Lawrence’s prose is rich and layered and often very beautiful.  He was, as Lasdun points out, a master at transmuting setting into psychological revelation.  All of that is here.  Hemingway can seem too stark by comparison.  Sherwood Anderson, who Hemingway parodied in The Torrents of Spring (also published in 1926) is stylistically somewhere in between.  Winesburg, Ohio is a current happy place of mine.

Literature, Fandom, and Fantastic Beasts; Stan Lee and Sherwood Anderson

I finished a new short story last week.  I’m mentally preparing for the next one by doing some reading and by catching up on other kinds of work.  Tomorrow, I’m going to start a story inspired in part by Sherwood Anderson’s “Godliness: A Story in Four Parts.” 

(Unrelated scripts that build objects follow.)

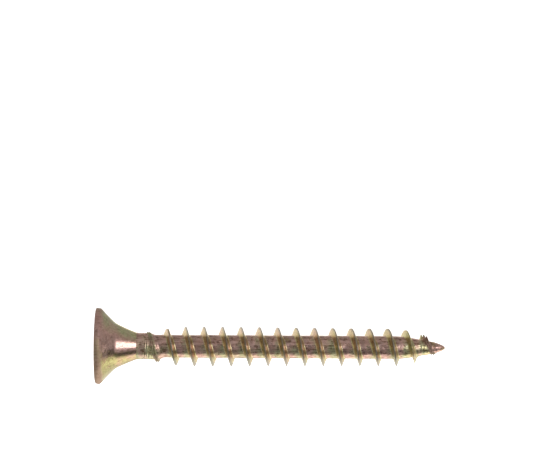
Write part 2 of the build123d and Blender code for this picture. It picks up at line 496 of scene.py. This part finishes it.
def flank_radius(station):
    """Radius of the head under its rim: a 45 degree cone, a soft knee and a slimmer cone,
    both cones a little hollow."""
    upper_part = np.clip((station - RIM_END) / (KNEE - RIM_END), 0, 1)
    lower_part = np.clip((station - KNEE) / (HEAD_END - KNEE), 0, 1)
    upper = HEAD_R + (station - RIM_END) * (KNEE_R - HEAD_R) / (KNEE - RIM_END)
    lower = KNEE_R + (station - KNEE) * (NECK_R - KNEE_R) / (HEAD_END - KNEE)
    hollow = HOLLOW_UPPER * upper_part * (1 - upper_part)
    hollow = hollow + HOLLOW_LOWER * lower_part * (1 - lower_part)
    knee = soft_max(upper, lower, KNEE_BLEND) - INSET_KNEE - hollow
    rim = HEAD_R - soft_max(HEAD_R - knee, 0, RIM_BLEND) + INSET_RIM
    return NECK_R + soft_max(rim - NECK_R, 0, NECK_BLEND) - INSET_NECK


def dented(station, radius):
    """Small hammer marks of the cold header, one nick on the rim, and the rim a little
    short on one side. They fade out towards the axis."""
    station = station + 0 * turns_around
    wobble = DENT * smooth_noise(3, station, turns_around, 1.4, 14)
    fine = GRAIN * smooth_noise(4, station, turns_around, 0.35, 60)
    fade = ease(radius, 2.4, 3.2)
    from_nick = ((turns_around - NICK_TURN + 0.5) % 1 - 0.5) * 2 * math.pi * radius
    nick = NICK_DEPTH * bump(from_nick, 0, NICK_WIDTH) * bump(station, NICK_STATION, NICK_LENGTH)
    short = ECCENTRIC * (1 + np.cos(2 * math.pi * (turns_around + 0.1))) * ease(radius, 2.4, 4.0)
    return radius - nick - short - fade * (np.abs(wobble) + np.abs(fine))


head_points = []
for station, radius in head_rings():
    head_points.append(on_axis(station, dented(station, radius + 0 * turns_around), turns_around))
head = closed_piece("head", np.array(head_points), head_plating, start="round")


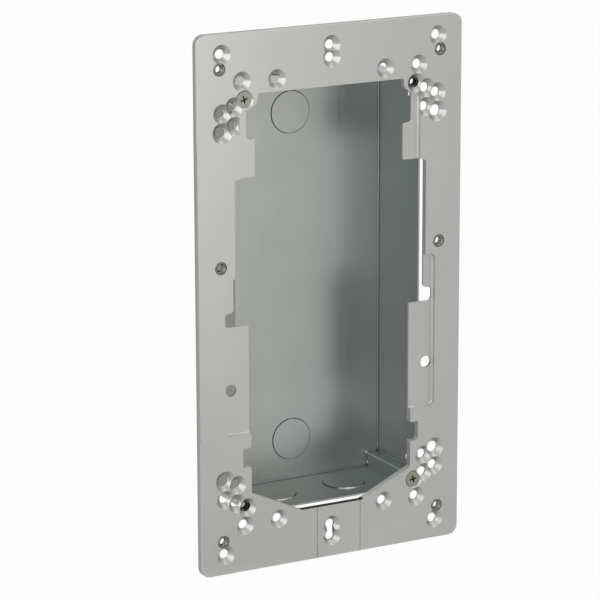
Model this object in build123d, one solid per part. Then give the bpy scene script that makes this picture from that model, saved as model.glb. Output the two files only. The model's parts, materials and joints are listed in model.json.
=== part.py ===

Yesterday, I posted a short, positive review of Fantastic Beasts: The Crimes of Grindelwald.  Had Flannery O’Connor written “Godliness,” I suspect that David Hardy’s arc would bear more of a thematic resemblance to Credence Barebone’s.  

Since posting my Grindelwald review, more of the negative hot takes I was expecting have started coming in from people who are paid to write about these things.  So have some positive ones.  One critic is arguing that JK Rowling should not have been allowed to write the Fantastic Beasts movies, because George Lucas.

Some of the negative reviews boil down to consternation over seeming violations of Rowling’s canon.  I wonder what people who have those kinds of issues make of the countless retcons and reboots we see in the comics medium.

This post is something like six years old, and is woefully out of date.  It’s also one of the most-read posts I’ve ever done.  Why?  Because most readers understand what Bill Maher doesn’t: comic books, sci-fi, fantasy, these myth-making genres and their creators, don’t really stand outside and apart from the Andersons and O’Connors of the world.

Graphic Policy shared this quote from Lee, which is apropos:

“They take great pains to point out that comics are supposed to be escapist reading, and nothing more. But somehow, I can’t see it that way. It seems to me that a story without a message, however subliminal, is like a man without a soul. In fact, even the most escapist literature of all — old time fairy tales and heroic legends — contained moral and philosophical points of view…None of us lives in a vacuum—none of us is untouched by the everyday events about us — events which shape our stories just as they shape our lives. Sure our tales can be called escapist — but just because something’s for fun, doesn’t mean we have to blanket our brains while we read it!”

With respect to Potter or Star Wars or Star Trek or other properties fans attach themselves to and imbue with personal meaning, remember that  Marvel and DC reboot entire mythical universes every other year.  Fans grumble and complain.  But the iconography of Batman, Superman, and Spider-man is never tarnished.  Their continuity has become a sort of choose-your-own-adventure, and these characters, far older than Rowling’s or Lucas’s or Roddenberry’s, are all the richer for it.

Graphic Policy shares another timely quote:

“Finally, what does Excelsior mean?  Upward and onward to greater glory!” 

That’s what Stan Lee had in mind for his readers.  Not a glory of overmen and jingo, so common in modern politics, not some fanatical appeal to the real-life analogues of Gellert Grindelwald’s “greater good.”  Rather, to the making of big, important stories, life-giving tales of love and justice.  Those are the things that resonate in print, on screen, on mix-tapes.  In comic books and any other thing called literature.